Frigate as a detection source
Crumb's own detectors work on raw pixel motion; they don't know the difference between a person, a car, and a blowing branch. If you already run a dedicated object detector on your own hardware, Crumb can use it in two ways.
This is entirely optional and entirely bring-your-own: Crumb does not bundle or run an object detector itself, and pixel motion detection keeps working the same whether or not an integration is configured. See Integrations for the setup steps and what data flows where.
As timeline enrichment (alongside pixel motion)
By default, an integrated detector's events (person, car, package, and so on, whatever labels it produces) show up as their own icons on the same timeline as pixel motion, distinguishable at a glance. Pixel motion still drives recording; the detections are added context. This is additive and changes nothing about how recording is triggered.
As the recording trigger (per camera)
You can also let object detections drive recording for a specific camera,
in place of pixel motion. Each camera has a motion source that is either
pixel (the default, Crumb's own analysis) or frigate (recording is
triggered by the detector's object events). Crumb translates an object
appearing and leaving into the same start and stop signal the pixel
pipeline emits, so recording, pre-roll, and post-roll behave identically;
only the trigger differs.
The reason to do this is precision. On a camera pointed at a busy street or
moving foliage, pixel motion fires constantly on things you don't care
about, whereas object detection only fires on an actual person or vehicle.
Switching just that camera to the frigate source removes the nuisance
recordings.
The trade-off, read this before switching
Object-triggered recording is precise, not fail-safe. If the detector does not report an object, Crumb records nothing for that camera, and its timeline shows nothing for that window:
- Pixel motion is fail-safe: any motion records, so it over-records but rarely misses.

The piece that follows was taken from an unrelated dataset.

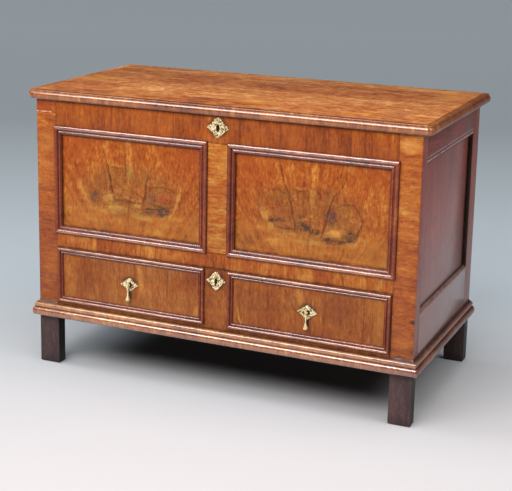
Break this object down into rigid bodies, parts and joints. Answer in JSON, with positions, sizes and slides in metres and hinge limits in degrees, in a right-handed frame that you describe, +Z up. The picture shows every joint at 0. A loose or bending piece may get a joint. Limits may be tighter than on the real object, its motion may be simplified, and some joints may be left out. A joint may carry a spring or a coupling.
{
  "type": "mule chest",
  "caption": "Panelled walnut mule chest with a hinged moulded lid over a deep well, a full-width dovetailed drawer with drop pulls below, and stile feet under a base moulding.",
  "frame": {"origin": "on the floor, under the middle of the overall bounding box", "axes": "+X to the right seen from the front, +Y from the front to the back, +Z up"},
  "size_m": [1.11, 0.5674, 0.7573],
  "materials": {
    "oak_dark": "dark stained oak, waxed",
    "walnut_front": "walnut veneer, polished",
    "walnut_figured": "figured walnut veneer, polished",
    "walnut_moulding": "dark reddish moulding, polished",
    "walnut_side": "dark stained side, waxed",
    "walnut_top": "faded walnut top, polished",
    "oak_plain": "unfinished oak",
    "brass": "pale old brass",
    "iron": "dark wrought iron"
  },
  "bodies": {
    "carcase": {"post_front_left": "oak_dark", "post_front_right": "oak_dark", "post_rear_left": "oak_dark", "post_rear_right": "oak_dark", "rail_front_top": "walnut_front", "rail_front_middle": "walnut_front", "rail_front_bottom": "oak_plain", "muntin_front": "walnut_front", "panel_front_left": "walnut_figured", "panel_front_right": "walnut_figured", "panel_moulding_left": "walnut_moulding", "panel_moulding_right": "walnut_moulding", "rail_side_top_left": "walnut_side", "rail_side_top_right": "walnut_side", "rail_side_bottom_left": "walnut_side", "rail_side_bottom_right": "walnut_side", "panel_side_left": "walnut_side", "panel_side_right": "walnut_side", "rail_back_top": "oak_plain", "back_board_lower": "oak_plain", "back_board_upper": "oak_plain", "well_floor": "oak_plain", "floor_bearer_left": "oak_plain", "floor_bearer_right": "oak_plain", "drawer_runner_left": "oak_plain", "drawer_runner_right": "oak_plain", "base_moulding_front": "walnut_moulding", "base_moulding_left": "walnut_moulding", "base_moulding_right": "walnut_moulding", "hinge_leaf_left": "iron", "hinge_leaf_right": "iron", "hinge_pin_left": "iron", "hinge_pin_right": "iron", "lid_lock_case": "iron", "lid_escutcheon": "brass"},
    "lid": {"lid_board": "walnut_top", "lid_edge_front": "walnut_top", "lid_edge_left": "walnut_top", "lid_edge_right": "walnut_top", "hinge_strap_left": "iron", "hinge_strap_right": "iron", "lid_hasp_plate": "iron"},
    "lid_bolt": {"lid_lock_bolt": "iron"},
    "drawer": {"drawer_front": "walnut_front", "drawer_side_left": "oak_plain", "drawer_side_right": "oak_plain", "drawer_back": "oak_plain", "drawer_bottom": "oak_plain", "drawer_moulding_left": "walnut_moulding", "drawer_moulding_right": "walnut_moulding", "drawer_lock_case": "iron", "drawer_escutcheon": "brass", "pull_plate_left": "brass", "pull_plate_right": "brass", "pull_post_left": "brass", "pull_post_right": "brass"},
    "drawer_bolt": {"drawer_lock_bolt": "iron"},
    "drop_left": {"pull_drop_left": "brass"},
    "drop_right": {"pull_drop_right": "brass"}
  },
  "joints": [
    {"name": "lid_hinge", "type": "hinge", "parent": "carcase", "child": "lid", "pos_m": [0, 0.27845, 0.73385], "axis": [-1, 0, 0], "range_deg": [0, 100]},
    {"name": "drawer_slide", "type": "slide", "parent": "carcase", "child": "drawer", "axis": [0, -1, 0], "range_m": [0, 0.38]},
    {"name": "lid_bolt_slide", "type": "slide", "parent": "carcase", "child": "lid_bolt", "axis": [1, 0, 0], "range_m": [0, 0.009]},
    {"name": "drawer_bolt_slide", "type": "slide", "parent": "drawer", "child": "drawer_bolt", "axis": [0, 0, 1], "range_m": [0, 0.008]},
    {"name": "pull_left_swing", "type": "hinge", "parent": "drawer", "child": "drop_left", "pos_m": [-0.252, -0.27625, 0.257], "axis": [-1, 0, 0], "range_deg": [-4, 90]},
    {"name": "pull_right_swing", "type": "hinge", "parent": "drawer", "child": "drop_right", "pos_m": [0.252, -0.27625, 0.257], "axis": [-1, 0, 0], "range_deg": [-4, 90]}
  ]
}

- Object triggering records only what the detector classifies, so it can miss real events the detector does not catch: low light, an object type it does not track, a detection below its confidence threshold, heavy occlusion, or the detector being down.

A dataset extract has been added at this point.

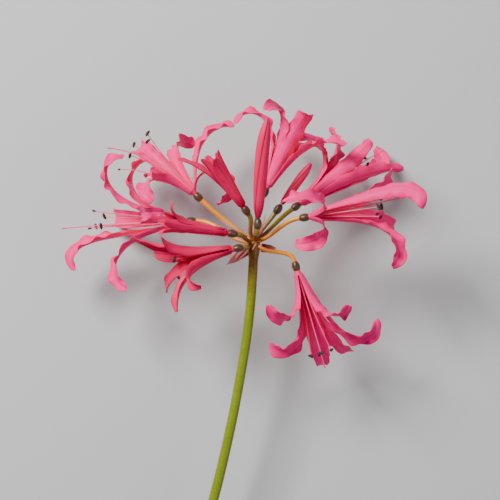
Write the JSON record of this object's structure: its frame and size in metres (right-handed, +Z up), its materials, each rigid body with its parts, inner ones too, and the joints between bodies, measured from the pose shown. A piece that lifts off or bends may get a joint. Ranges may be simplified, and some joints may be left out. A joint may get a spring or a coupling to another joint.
{
  "type": "nerine stem",
  "caption": "Cut flower lying on its back: a bowed leafless stalk with a loose round head of open, opening and closed trumpet flowers whose narrow petals curl back.",
  "frame": {"origin": "middle of the bounding box in plan, on the floor the flower lies on", "axes": "+Z up from the floor, +Y along the flower from the cut end of its stalk towards the flower head, +X to the right seen from above"},
  "size_m": [0.1646, 0.3126, 0.0755],
  "materials": {
    "pink_petal": "thin satin petal, hot pink with paler streaks",
    "crimson_petal": "thin satin petal, deeper crimson pink",
    "filament": "fleshy salmon-pink thread with a dark purple-brown pod at the tip",
    "ovary": "smooth dark olive-brown skin",
    "golden_stalk": "smooth golden yellow-orange stalk",
    "olive_stalk": "smooth olive green to brown stalk",
    "scape": "smooth fleshy yellow-green stem, olive-brown at the top",
    "dry_bract": "withered papery pinkish-brown bract"
  },
  "bodies": {
    "root": {"scape": "scape", "spathe_valve_1": "dry_bract", "spathe_valve_2": "dry_bract", "bract_thread_1": "dry_bract", "bract_thread_2": "dry_bract", "bract_thread_3": "dry_bract", "flower_a_pedicel": "golden_stalk", "flower_a_ovary": "ovary", "flower_a_perianth": "pink_petal", "flower_a_stamens": "filament", "flower_a_style": "filament", "flower_b_pedicel": "golden_stalk", "flower_b_ovary": "ovary", "flower_b_perianth": "pink_petal", "flower_b_stamens": "filament", "flower_b_style": "filament", "flower_c_pedicel": "olive_stalk", "flower_c_ovary": "ovary", "flower_c_perianth": "crimson_petal", "flower_c_stamens": "filament", "flower_d_pedicel": "olive_stalk", "flower_d_ovary": "ovary", "flower_d_perianth": "crimson_petal", "flower_d_stamens": "filament", "flower_e_pedicel": "olive_stalk", "flower_e_ovary": "ovary", "flower_e_perianth": "crimson_petal", "flower_e_stamens": "filament", "bud_f_pedicel": "olive_stalk", "bud_f_ovary": "ovary", "bud_f_tepals": "crimson_petal", "flower_g_pedicel": "olive_stalk", "flower_g_ovary": "ovary", "flower_g_perianth": "pink_petal", "flower_g_stamens": "filament", "flower_g_style": "filament", "bud_h_pedicel": "olive_stalk", "bud_h_ovary": "ovary", "bud_h_tepals": "crimson_petal", "flower_i_pedicel": "olive_stalk", "flower_i_ovary": "ovary", "flower_i_perianth": "pink_petal", "flower_i_stamens": "filament", "flower_i_style": "filament", "flower_j_pedicel": "golden_stalk", "flower_j_ovary": "ovary", "flower_j_perianth": "pink_petal", "flower_j_stamens": "filament", "flower_j_style": "filament", "flower_k_pedicel": "golden_stalk", "flower_k_ovary": "ovary", "flower_k_perianth": "pink_petal", "flower_k_stamens": "filament", "flower_k_style": "filament"}
  },
  "joints": []
}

For a security camera, missing a real event is usually worse than an extra
recording. So treat this as a per-camera decision. Use the frigate source
on nuisance-prone cameras where precision matters, and keep pixel motion,
or continuous recording, on cameras where you cannot afford to miss
anything. If you want both guarantees at once, run the camera on continuous
recording and use the object detections purely for timeline highlights: you
never miss footage, and you still get a smart, searchable timeline.